Atualmente, a discussão sobre esses assuntos não incide mais sobre celibato. Em grupos conservadores de Igreja a discussão agora é sobre o que chamam de “ideologia de gênero”. É triste ver, em nome de Jesus, ministros cristãos inventarem “ideologia de gênero” e lutar contra esse fantasma que os próprios intelectuais de direita inventaram. Pior ainda perceber que fazem isso para defender o Patriarcalismo e lutar contra a liberdade das pessoas e a igualdade nas relações de gêneros. Exatamente como os saduceus da época de Jesus, membros da classe alta que dominavam o templo e o sinédrio, esses eclesiásticos mais ligados ao fundamentalismo, ao dualismo, ao moralismo e ao rigorismo litúrgico, identificam a fé cristã com a cultura patriarcal.  
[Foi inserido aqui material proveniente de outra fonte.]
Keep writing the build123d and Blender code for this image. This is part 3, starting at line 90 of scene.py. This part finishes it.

Ao contrário do que essas pessoas dizem, Jesus deixa claro que a ressurreição, ou seja, a utopia que, em nome de Deus, ele traz ao mundo, vai transformar todas as estruturas humanas e inaugurar nova forma das pessoas se relacionarem.
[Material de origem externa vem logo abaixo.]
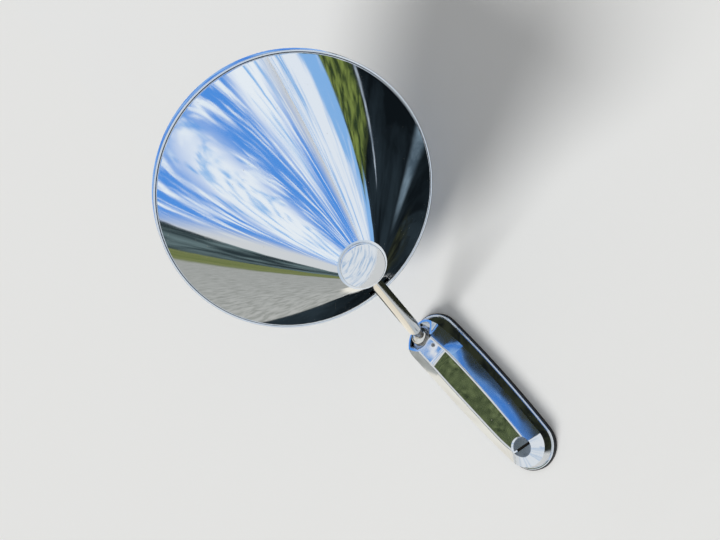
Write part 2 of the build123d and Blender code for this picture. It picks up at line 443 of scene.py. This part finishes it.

Esse evangelho ensina que não é possível ser revolucionário no ponto de vista social e político e, ao mesmo tempo, ser fechado e conservador no que diz respeito à ética pessoal e às relações de gênero. O evangelho nos chama a antecipar a utopia de um mundo novo possível aqui e agora.

Existe, sim, um chamado divino a viver hoje as relações afetivas e sociais de um modo novo, onde se supera o machismo e o patriarcalismo, o que antecipa o reino de Deus e a ressurreição. Vivemos isso quando conseguimos desprivatizar a irmandade e alargar a comunhão das pessoas que amamos, para um amor cada vez mais amplo.

Nas comunidades negras e de espiritualidades originárias, as pessoas podem viver sua vida afetiva e sexual com liberdade, embora devam obedecer a certas normas, próprias de cada Orixá ou entidade. Deve respeitar as diferentes energias não as misturando. Podemos dizer que, como em todo caminho de espiritualidade autêntica, é possível liberdade afetiva e sexual, mas todos e todas são chamados(as) a integrar sua vida afetiva e sexual no conjunto do seu projeto de vida.

É esse novo modo de viver as relações, que expressa a canção chilena “Gracias à la Vida”, de Violeta Parra. Ali se canta a alegria de um amor apaixonado e, portanto, único, mas que é tão forte que transcende e faz com que a pessoa que ama desse modo, passe a olhar com amor a todas as outras pessoas e a todo o universo. “Ao ver teus olhos, amo os olhos de todas as outras pessoas”. “Ao ouvir tua voz, aprendo a escutar com amor os outros”. Ao sentir teus passos, passo a amar os passos de todos os humanos” e assim por diante. Esse é o desafio de uma transcendência no modo de amar. Nos evangelhos, Jesus diz de forma contundente e provocadora: “Quem faz a vontade de Deus é meu irmão, minha irmã e minha mãe” (Mc 3, 35). 

Sobre a vida depois da morte, o próprio Jesus não esclarece nada. A única coisa que diz é que se Deus é Deus, só pode ser “Deus dos vivos e não de mortos”. Para afirmar isso, se baseia no relato do Êxodo que conta a manifestação divina a Moisés na sarça ardente (Êxodo 3). Isso significa que Deus é Deus, ao se apresentar como Libertador. Apresenta-se como Deus de Abraão, de Isaac e de Jacó, que para Moisés eram ancestrais que tinham morrido, há muito tempo. Mas, que para Jesus, estão vivos.

Isso revela a importância da nossa relação com os ancestrais. A sociedade atual rompeu com isso e a própria fé cristã, inserida nessa cultura de produção e consumo considera como se a relação das tradições indígenas e afrodescendentes com os ancestrais fosse mera superstição ou coisa de cultura primitiva.

No Brasil, novembro é o mês da união e da consciência negra. É importante que nós, cristãos e cristãs, possamos dar o testemunho de valorizar tradições religiosas afro e com elas aprendermos a ser mais humanos e amorosos. Esse evangelho de hoje nos chama a retomar essa relação de amor e de memória afetuosa e aprendizado permanente com os/as parentes que nos antecederam. Podemos fazer isso, sendo, ao mesmo tempo, livres para viver um tempo novo e um jeito novo de ser como testemunhas da utopia na qual acreditamos e que desde já somos chamados/as a viver.